**Challenge**
Reproduce all of the material word for word.
[Begin Dataset section]
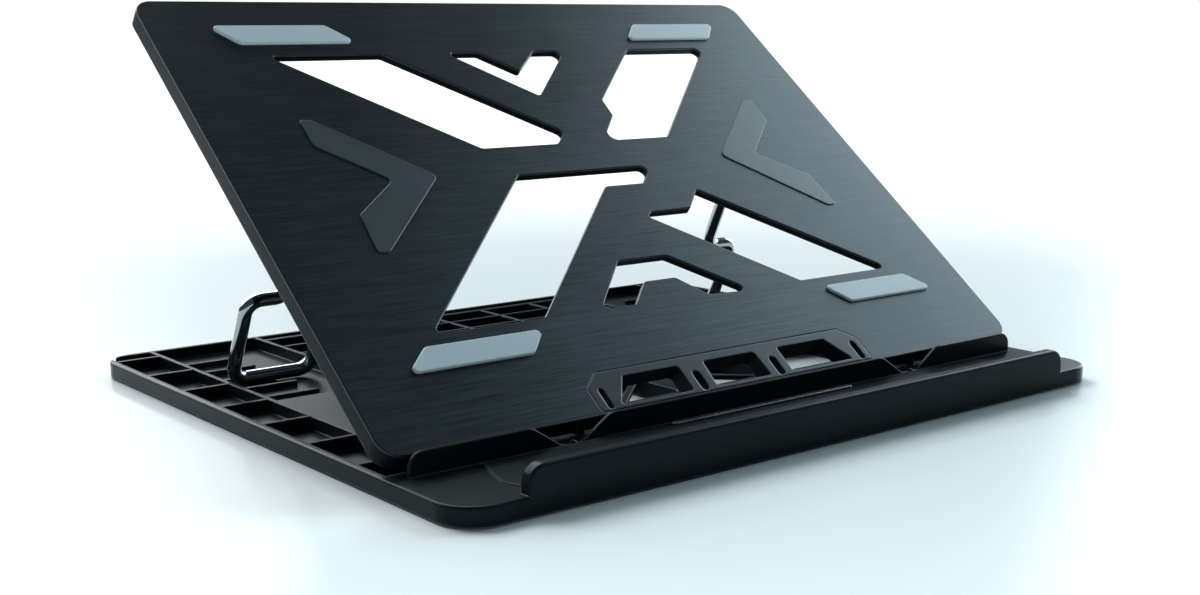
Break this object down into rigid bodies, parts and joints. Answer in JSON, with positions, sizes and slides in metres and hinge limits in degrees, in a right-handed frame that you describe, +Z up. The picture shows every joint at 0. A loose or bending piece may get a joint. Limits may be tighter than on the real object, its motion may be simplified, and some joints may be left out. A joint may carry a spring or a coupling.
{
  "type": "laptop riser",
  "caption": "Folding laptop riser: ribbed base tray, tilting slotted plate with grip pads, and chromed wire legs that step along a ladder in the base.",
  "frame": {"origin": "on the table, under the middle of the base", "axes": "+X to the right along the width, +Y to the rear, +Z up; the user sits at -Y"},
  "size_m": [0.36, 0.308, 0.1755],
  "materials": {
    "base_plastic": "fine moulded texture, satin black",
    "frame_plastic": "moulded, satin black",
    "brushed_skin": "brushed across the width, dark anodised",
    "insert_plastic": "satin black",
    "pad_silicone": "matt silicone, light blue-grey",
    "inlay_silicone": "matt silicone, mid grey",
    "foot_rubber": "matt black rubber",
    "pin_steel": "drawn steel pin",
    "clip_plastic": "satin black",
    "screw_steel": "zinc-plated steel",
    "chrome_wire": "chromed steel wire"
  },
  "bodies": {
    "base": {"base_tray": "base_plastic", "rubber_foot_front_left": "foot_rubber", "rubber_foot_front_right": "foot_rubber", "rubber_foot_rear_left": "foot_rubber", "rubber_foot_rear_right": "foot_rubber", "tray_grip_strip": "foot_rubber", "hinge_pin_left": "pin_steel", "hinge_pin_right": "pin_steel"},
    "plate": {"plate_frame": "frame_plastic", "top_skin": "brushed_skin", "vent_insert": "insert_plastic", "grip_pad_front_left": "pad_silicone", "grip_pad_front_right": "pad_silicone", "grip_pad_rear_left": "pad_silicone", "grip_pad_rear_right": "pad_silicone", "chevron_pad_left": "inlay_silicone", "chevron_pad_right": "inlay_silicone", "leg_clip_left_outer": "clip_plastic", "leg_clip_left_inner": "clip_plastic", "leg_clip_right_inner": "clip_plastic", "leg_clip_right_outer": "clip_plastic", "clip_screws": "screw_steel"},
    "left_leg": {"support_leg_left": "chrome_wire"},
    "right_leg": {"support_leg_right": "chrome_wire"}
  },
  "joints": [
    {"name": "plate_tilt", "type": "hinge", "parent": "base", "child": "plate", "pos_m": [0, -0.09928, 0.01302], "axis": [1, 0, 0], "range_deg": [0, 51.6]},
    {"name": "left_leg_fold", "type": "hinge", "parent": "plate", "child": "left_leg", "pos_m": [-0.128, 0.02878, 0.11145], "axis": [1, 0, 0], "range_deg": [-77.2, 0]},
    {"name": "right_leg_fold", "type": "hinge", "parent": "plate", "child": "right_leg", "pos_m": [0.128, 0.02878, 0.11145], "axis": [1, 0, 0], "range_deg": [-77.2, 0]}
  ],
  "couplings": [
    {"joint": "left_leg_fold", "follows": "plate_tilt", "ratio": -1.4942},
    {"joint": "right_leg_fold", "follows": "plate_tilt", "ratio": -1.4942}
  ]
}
[End Dataset section]
**Worked solution**
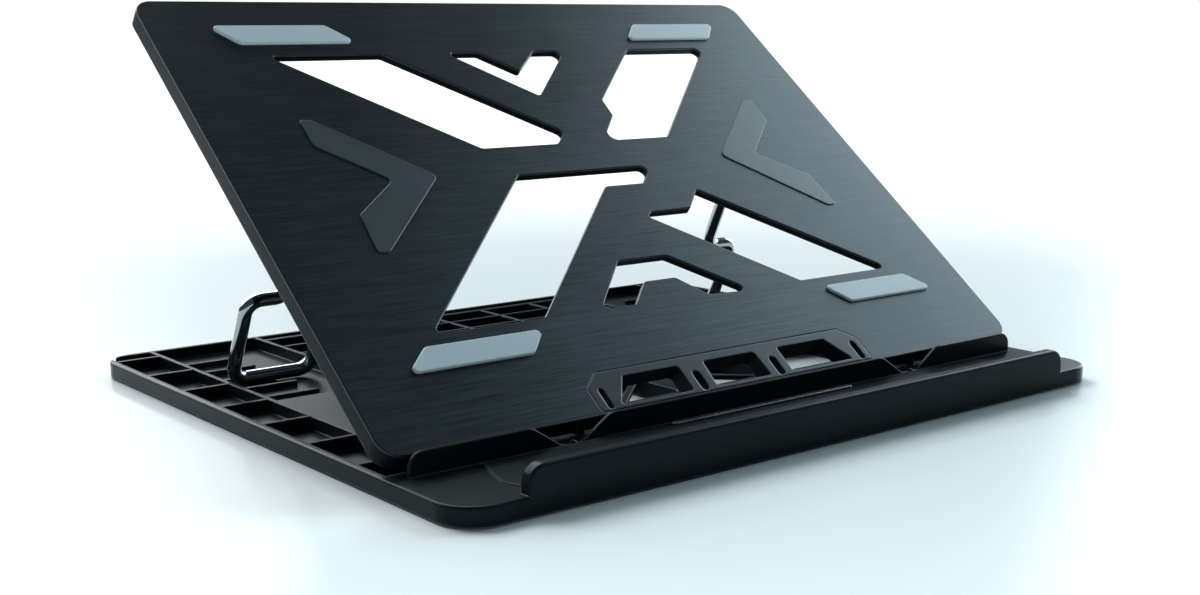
Break this object down into rigid bodies, parts and joints. Answer in JSON, with positions, sizes and slides in metres and hinge limits in degrees, in a right-handed frame that you describe, +Z up. The picture shows every joint at 0. A loose or bending piece may get a joint. Limits may be tighter than on the real object, its motion may be simplified, and some joints may be left out. A joint may carry a spring or a coupling.
{
  "type": "laptop riser",
  "caption": "Folding laptop riser: ribbed base tray, tilting slotted plate with grip pads, and chromed wire legs that step along a ladder in the base.",
  "frame": {"origin": "on the table, under the middle of the base", "axes": "+X to the right along the width, +Y to the rear, +Z up; the user sits at -Y"},
  "size_m": [0.36, 0.308, 0.1755],
  "materials": {
    "base_plastic": "fine moulded texture, satin black",
    "frame_plastic": "moulded, satin black",
    "brushed_skin": "brushed across the width, dark anodised",
    "insert_plastic": "satin black",
    "pad_silicone": "matt silicone, light blue-grey",
    "inlay_silicone": "matt silicone, mid grey",
    "foot_rubber": "matt black rubber",
    "pin_steel": "drawn steel pin",
    "clip_plastic": "satin black",
    "screw_steel": "zinc-plated steel",
    "chrome_wire": "chromed steel wire"
  },
  "bodies": {
    "base": {"base_tray": "base_plastic", "rubber_foot_front_left": "foot_rubber", "rubber_foot_front_right": "foot_rubber", "rubber_foot_rear_left": "foot_rubber", "rubber_foot_rear_right": "foot_rubber", "tray_grip_strip": "foot_rubber", "hinge_pin_left": "pin_steel", "hinge_pin_right": "pin_steel"},
    "plate": {"plate_frame": "frame_plastic", "top_skin": "brushed_skin", "vent_insert": "insert_plastic", "grip_pad_front_left": "pad_silicone", "grip_pad_front_right": "pad_silicone", "grip_pad_rear_left": "pad_silicone", "grip_pad_rear_right": "pad_silicone", "chevron_pad_left": "inlay_silicone", "chevron_pad_right": "inlay_silicone", "leg_clip_left_outer": "clip_plastic", "leg_clip_left_inner": "clip_plastic", "leg_clip_right_inner": "clip_plastic", "leg_clip_right_outer": "clip_plastic", "clip_screws": "screw_steel"},
    "left_leg": {"support_leg_left": "chrome_wire"},
    "right_leg": {"support_leg_right": "chrome_wire"}
  },
  "joints": [
    {"name": "plate_tilt", "type": "hinge", "parent": "base", "child": "plate", "pos_m": [0, -0.09928, 0.01302], "axis": [1, 0, 0], "range_deg": [0, 51.6]},
    {"name": "left_leg_fold", "type": "hinge", "parent": "plate", "child": "left_leg", "pos_m": [-0.128, 0.02878, 0.11145], "axis": [1, 0, 0], "range_deg": [-77.2, 0]},
    {"name": "right_leg_fold", "type": "hinge", "parent": "plate", "child": "right_leg", "pos_m": [0.128, 0.02878, 0.11145], "axis": [1, 0, 0], "range_deg": [-77.2, 0]}
  ],
  "couplings": [
    {"joint": "left_leg_fold", "follows": "plate_tilt", "ratio": -1.4942},
    {"joint": "right_leg_fold", "follows": "plate_tilt", "ratio": -1.4942}
  ]
}